Search code examples
c#multithreadingasynchronousbackgroundworkerlarge-files

multithread read and process large text files


I have 10 lists of over 100Mb each with emails and I wanna process them using multithreads as fast as possible and without loading them into memory (something like reading line by line or reading small blocks)

I have created a function which is removing invalid ones based on a regex and another one which is organizing them based on each domain to other lists.

I managed to do it using one thread with: while (reader.Peek() != -1) but it takes too damn long.

How can I use multithreads (around 100 - 200) and maybe a backgroundworker or something to be able to use the form while processing the lists in parallel?

I'm new to csharp :P


Solution

  • There are multiple approaches to it:

    1.) You can create threads explicitly like Thread t = new Thread(), but this approach is expensive on creating and managing a thread.
    2.) You can use .net ThreadPool and pass your executing function's address to QueueUserWorkItem static method of ThreadPool Class. This approach needs some manual code management and synchronization primitives.
    3.) You can create an array of System.Threading.Tasks.Task each processing a list which are executed parallely using all your available processors on the machine and pass that array to task.WaitAll(Task[]) to wait for their completion.

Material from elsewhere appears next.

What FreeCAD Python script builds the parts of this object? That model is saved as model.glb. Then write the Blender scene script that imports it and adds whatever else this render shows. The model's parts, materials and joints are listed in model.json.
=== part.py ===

This approach is related to Task Parallelism and you can find detailed information on MSDN

    Task[] tasks = null;
    for(int i = 0 ; i < 10; i++)
    {
         //automatically create an async task and execute it using ThreadPool's thread
         tasks[i] = Task.StartNew([address of function/lambda expression]);
    }
    
    try
    {
        //Wait for all task to complete
        Task.WaitAll(tasks);
    }
    catch (AggregateException ae)
    {
        //handle aggregate exception here
        //it will be raised if one or more task throws exception and all the exceptions from defaulting task get accumulated in this exception object
    }
    
    //continue your processing further